To discuss biases in extragalactic distances, one might like to know what "distance" represents. As McVittie (1974) says, distance is a degree of remoteness; in some sense or another, faint galaxies must be remote. Only a cosmological model gives the exact recipe for calculating from the observed properties of an object its distance (which may be of different kinds). Because our basic data consist of directions and fluxes of radiation, we are usually concerned with luminosity or diameter distances. An error, say, in the luminosity distance in a transparent space means that if one puts a genuine standard candle beside the distance indicator in question, its photometric distance modulus is not the same.

Among the variety of distance concepts, one would like to think that there exists a fundamental one, corresponding to meter sticks put one after another from the Sun to the center of a galaxy.
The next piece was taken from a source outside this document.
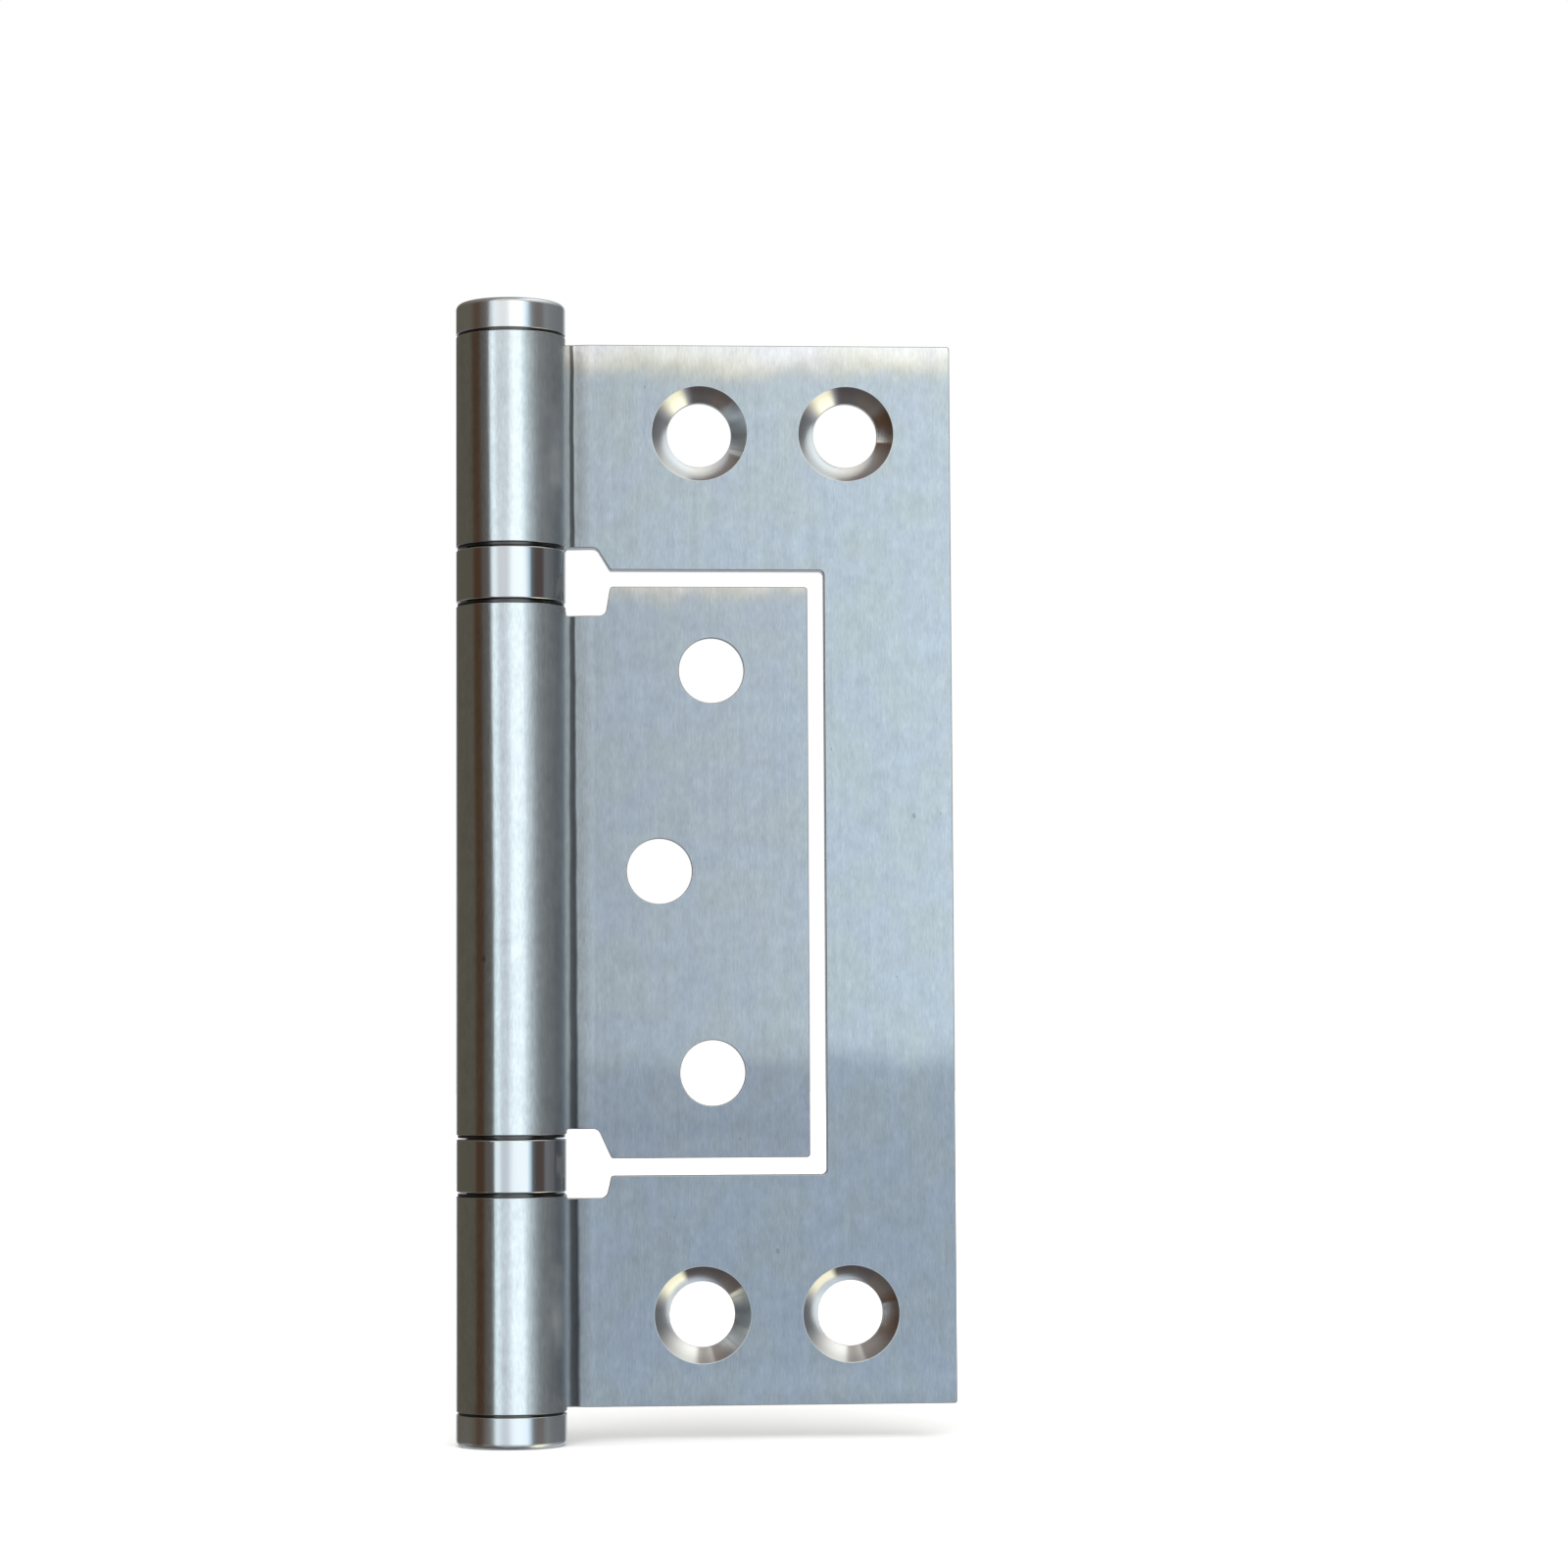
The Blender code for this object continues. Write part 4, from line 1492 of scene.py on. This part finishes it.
@dataclass(frozen=True)
class Studio:
    """Pale floor, soft light and the surroundings that the bare metal reflects.

    Bearings are in degrees from the camera's side, -Y, towards +X. Heights are degrees
    above the horizon.
    """

    strength: float = 1.5
    wall: tuple[Panel, ...] = (
        Panel(-180, -165, (0.46, 0.49, 0.52)),
        Panel(-152, -82, (0.084, 0.076, 0.058)),
        Panel(-76, -60, (0.058, 0.031, 0.017)),
        Panel(-55, -36.8, (0.085, 0.078, 0.072)),
        Panel(-34.0, -25, (0.80, 0.90, 0.94)),
        Panel(-20, -8, (0.58, 0.62, 0.66)),
        Panel(4, 34, (0.94, 1.03, 1.06)),
        Panel(38.5, 41.5, (0.46, 0.62, 0.74)),
        Panel(43.5, 48, (0.090, 0.094, 0.094)),
        Panel(54, 71, (0.068, 0.053, 0.049)),
        Panel(75, 83, (0.138, 0.145, 0.152)),
        Panel(90, 146, (0.115, 0.118, 0.122)),
        Panel(158, 180, (0.46, 0.49, 0.52)),
    )
    below: tuple[Panel, ...] = (
        Panel(-180, -156, (0.36, 0.37, 0.38)),
        Panel(-140, -36, (0.100, 0.085, 0.076)),
        Panel(-18, 52, (0.28, 0.29, 0.31)),
        Panel(62, 90, (1.08, 1.04, 0.78)),
        Panel(104, 180, (0.36, 0.37, 0.38)),
    )
    above: tuple[Panel, ...] = (
        Panel(-180, -156, (0.44, 0.44, 0.44)),
        Panel(-140, -44, (0.20, 0.178, 0.165)),
        Panel(-38, 30, (0.46, 0.45, 0.43)),
        Panel(48, 128, (0.84, 0.84, 0.80)),
        Panel(150, 180, (0.44, 0.44, 0.44)),
    )
    tones: tuple[tuple[float, Colour], ...] = (
        (-24, (0.42, 0.43, 0.46)), (-19, (0.70, 0.715, 0.76)), (-14, (0.76, 0.785, 0.84)),
        (-12.2, (0.67, 0.69, 0.75)), (-8.3, (0.69, 0.71, 0.76)), (-6.0, (0.95, 0.96, 0.97)),
        (0.5, (0.93, 0.94, 0.95)), (3.5, (0.96, 0.96, 0.97)), (7, (1.0, 1.0, 1.0)),
        (11.0, (1.0, 0.99, 0.98)), (12.2, (1.50, 1.22, 0.92)), (13.0, (1.66, 1.32, 0.98)),
        (14.0, (1.85, 1.55, 1.28)), (15.3, (2.25, 1.90, 1.70)), (18, (2.1, 1.8, 1.6)),
        (24, (0.95, 0.92, 0.88)),
    )
    tones_end: Pair = (24.0, 44.0)
    low_glow: Colour = (0.26, 0.26, 0.27)
    low_heights: Pair = (-22.0, -10.0)
    low_start: Pair = (30.0, 55.0)
    low_end: Pair = (140.0, 160.0)
    dark_side: float = -81.0
    dark_reach: Pair = (11.0, 20.0)
    nadir: Colour = (0.078, 0.070, 0.068)
    zenith: Colour = (0.18, 0.148, 0.136)
    below_heights: Pair = (-42.0, -18.0)
    above_heights: Pair = (8.0, 66.0)
    nadir_heights: Pair = (-68.0, -59.0)
    zenith_heights: Pair = (70.0, 82.0)
    lean: float = 1.4
    lean_from: float = 2.0
    lean_over: float = 8.0
    lean_end: Pair = (-30.0, -5.0)
    fall: float = 2.2
    fall_from: float = 5.0
    fall_most: float = 12.0
    fall_start: Pair = (4.0, 14.0)
    fall_end: Pair = (22.0, 50.0)
    light_energy: float = 3.4
    light_angle: float = 100.0
    light_turn: Corner = (28.0, -14.0, 0.0)
    floor_size: float = 8.0
    floor_drop: float = 0.00003
    floor_mottle: Grain = Grain((30.0, 30.0, 30.0))
    floor_tints: tuple[Colour, Colour] = ((0.90, 0.90, 0.90), (0.93, 0.93, 0.93))
    floor_roughness: float = 0.9

    def slid(self, wires: Wiring, bearing: Socket, height: Socket) -> Socket:
        """Bearing of the wall above the horizon, where two of its edges lean.

        Args:
            wires: The world's wiring.
            bearing: The bearing, in degrees.
            height: The height, in degrees.

        Returns:
            The bearing to look the wall up at.
        """
        lean = wires.math("MAXIMUM", wires.math("SUBTRACT", height, self.lean_from), 0.0)
        lean = wires.product(wires.math("MINIMUM", lean, self.lean_over), self.lean)
        lean = wires.product(lean, wires.drop(bearing, self.lean_end))
        fall = wires.math("MAXIMUM", wires.math("SUBTRACT", height, self.fall_from), 0.0)
        fall = wires.math("MINIMUM", wires.product(fall, self.fall), self.fall_most)
        fall = wires.product(fall, wires.rise(bearing, self.fall_start), wires.drop(bearing, self.fall_end))
        return wires.math("ADD", wires.math("ADD", bearing, lean), fall)

    @staticmethod
    def panels_at(wires: Wiring, bearing: Socket, panels: tuple[Panel, ...]) -> Socket:
        """Colour of a row of panels that goes once round.

        Args:
            wires: The world's wiring.
            bearing: The bearing, in degrees.
            panels: The row.

        Returns:
            The colour, which blends from each panel to the next.
        """
        edges = [(degrees, panel.colour) for panel in panels for degrees in (panel.start, panel.end)]
        stops = sorted((degrees / 360 + 0.5, colour) for degrees, colour in edges)
        return wires.ramp(wires.scaled(bearing, 1 / 360, 0.5), stops)

    def low_share(self, wires: Wiring, bearing: Socket, height: Socket) -> Socket:
        """Share of the glow low at both sides, which leaves the dark side out.

        Args:
            wires: The world's wiring.
            bearing: The bearing, in degrees.
            height: The height, in degrees.

        Returns:
            The share, from 0 to 1.
        """
        aside = wires.math("ABSOLUTE", bearing)
        from_dark = wires.math("ABSOLUTE", wires.math("SUBTRACT", bearing, self.dark_side))
        return wires.product(
            wires.drop(height, self.low_heights),
            wires.rise(aside, self.low_start),
            wires.drop(aside, self.low_end),
            wires.rise(from_dark, self.dark_reach),
        )

    def surroundings(self) -> None:
        """Build the world: white behind the object, and the studio round it in reflections."""
        world = bpy.data.worlds.new("studio")
        world.use_nodes = True
        bpy.context.scene.world = world
        wires = Wiring(world.node_tree)
        x, y, z = wires.parts(wires.add("ShaderNodeTexCoord").outputs["Generated"])
        bearing = wires.math("DEGREES", wires.math("ARCTAN2", x, wires.product(y, -1.0)))
        height = wires.math("DEGREES", wires.math("ARCSINE", z))
        wall = self.panels_at(wires, self.slid(wires, bearing, height), self.wall)
        stops = [(degrees / 180 + 0.5, colour) for degrees, colour in self.tones]
        tone = wires.ramp(wires.scaled(height, 1 / 180, 0.5), stops)
        past_tones = wires.rise(wires.math("ABSOLUTE", bearing), self.tones_end)
        seen = wires.blend(past_tones, wires.blend(1.0, wall, tone, "MULTIPLY"), wall)
        seen = wires.blend(self.low_share(wires, bearing, height), seen, self.low_glow)
        for share, colour in (
            (wires.drop(height, self.below_heights), self.panels_at(wires, bearing, self.below)),
            (wires.rise(height, self.above_heights), self.panels_at(wires, bearing, self.above)),
            (wires.drop(height, self.nadir_heights), self.nadir),
            (wires.rise(height, self.zenith_heights), self.zenith),
        ):
            seen = wires.blend(share, seen, colour)
        glow = wires.add("ShaderNodeBackground", {"Color": seen, "Strength": self.strength})
        white = wires.add("ShaderNodeBackground", {"Color": (1.0, 1.0, 1.0, 1.0), "Strength": 1.0})
        direct = wires.add("ShaderNodeLightPath").outputs["Is Camera Ray"]
        mixed = wires.add("ShaderNodeMixShader", {0: direct, 1: glow.outputs[0], 2: white.outputs[0]})
        wires.add("ShaderNodeOutputWorld", {"Surface": mixed.outputs[0]})

    def light(self) -> None:
        """Add one broad soft light over the camera, which the metal doesn't mirror."""
        lamp = bpy.data.lights.new("soft_key", "SUN")
        lamp.energy = self.light_energy
        lamp.angle = math.radians(self.light_angle)
        key = bpy.data.objects.new("soft_key", lamp)
        key.rotation_euler = Euler([math.radians(angle) for angle in self.light_turn])
        key.visible_glossy = False
        bpy.context.scene.collection.objects.link(key)

    def floor(self) -> None:
        """Lay the plain pale floor that the hinge stands on."""
        half = self.floor_size / 2
        corners = [(-half, -half), (half, -half), (half, half), (-half, half)]
        mesh = bpy.data.meshes.new("pale_floor")
        mesh.from_pydata([(x, y, -self.floor_drop) for x, y in corners], [], [(0, 1, 2, 3)])
        material, wires = new_material("pale_floor")
        mottle = wires.grain(wires.place(), self.floor_mottle)
        base = wires.blend(mottle, *self.floor_tints)
        wires.shade({"Base Color": base, "Roughness": self.floor_roughness})
        mesh.materials.append(material)
        floor = linked(mesh, "pale_floor")
        floor.visible_glossy = False

    def build(self) -> None:
        """Set the stage."""
        self.surroundings()
        self.light()
        self.floor()
        bpy.context.scene.view_settings.view_transform = "Standard"
        log.info("studio: pale floor, one soft light, %d panels round it", len(self.wall))


@dataclass(frozen=True)
class PhotographCamera:
    """The photograph's camera, fitted to the leaf's edges, the seams and the screw holes."""

    place: Corner = (-0.0002, -0.4791, 0.0460)
    turn: Corner = (93.776, 0.309, -3.876)
    lens: float = 92.77
    near: float = 0.01

    def build(self) -> None:
        """Add the camera and make it the scene's own."""
        data = bpy.data.cameras.new("photograph")
        data.lens = self.lens
        data.clip_start = self.near
        camera = bpy.data.objects.new("photograph", data)
        camera.location = self.place
        camera.rotation_euler = Euler([math.radians(angle) for angle in self.turn])
        bpy.context.scene.collection.objects.link(camera)
        bpy.context.scene.camera = camera


BARREL_TINT = (0.63, 0.66, 0.67)

LARGE_STEEL = RolledSteel(
    "large_leaf_steel", BARREL_TINT, (0.346, 0.379, 0.396), (0.352, 0.388, 0.434),
    shift=1.0, half_height=SIZES.leaf_height / 2,
)
SMALL_STEEL = RolledSteel(
    "small_leaf_steel", BARREL_TINT, (0.320, 0.346, 0.364), (0.323, 0.353, 0.396),
    shift=41.0, half_height=SIZES.inner_height / 2,
)
TURNED_STEELS = {
    "pin": TurnedSteel("pin_steel", (0.50, 0.51, 0.52), 0.24),
    "cap": TurnedSteel("cap_steel", (0.76, 0.79, 0.81), 0.27, wave=0.00002, stretch=0.7),
    "shell": TurnedSteel("shell_steel", (0.66, 0.67, 0.68), 0.14, ring_depth=0.000002, wave=0.000015),
    # The races' near-black tint is painted shade for the seams between knuckles and shells, where the races
    # show; it also paints the groove under each cap's head.
    "race": TurnedSteel("painted_shade_race_steel", (0.10, 0.10, 0.10), 0.20),
    "ball": TurnedSteel("ball_steel", (0.62, 0.62, 0.63), 0.06, uneven=0.02),
}


def main() -> None:
    """Build the pieces in order, then the stage and the camera."""
    logging.basicConfig(level=logging.INFO, format="%(name)s: %(message)s")
    large, small = LARGE_STEEL.material(), SMALL_STEEL.material()
    edge, sink = ShearedSteel().material(), SunkSteel().material()
    Leaves().build(
        RollingTree(SIZES), {"outer_leaf": (large, edge, sink), "inner_leaf": (small, edge, sink)}
    )
    steels = {kind: steel.material() for kind, steel in TURNED_STEELS.items()}
    pieces = TurnedPieces()
    pieces.build(steels)
    BallRings(pieces).build(SIZES, steels["ball"])
    Studio().build()
    PhotographCamera().build()


if __name__ == "__main__":
    main()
For instance, in the Friedmann universe, the theoretical and not directly measurable "momentary" proper distance is often in the background of our minds as the basic one (Harrison 1993), and the luminosity and other types of distances are the necessary workhorses. This review refers to the local galaxy universe where the different distance types are practically the same; in any case, the tiny differences between them are overwhelmed by selection biases and other sources of error. Another allowance from Nature is that in this distance range, evolutionary effects can be forgotten: In an evolving universe, distance indicators often require that the look-back time should be much less than the global evolutionary time scale.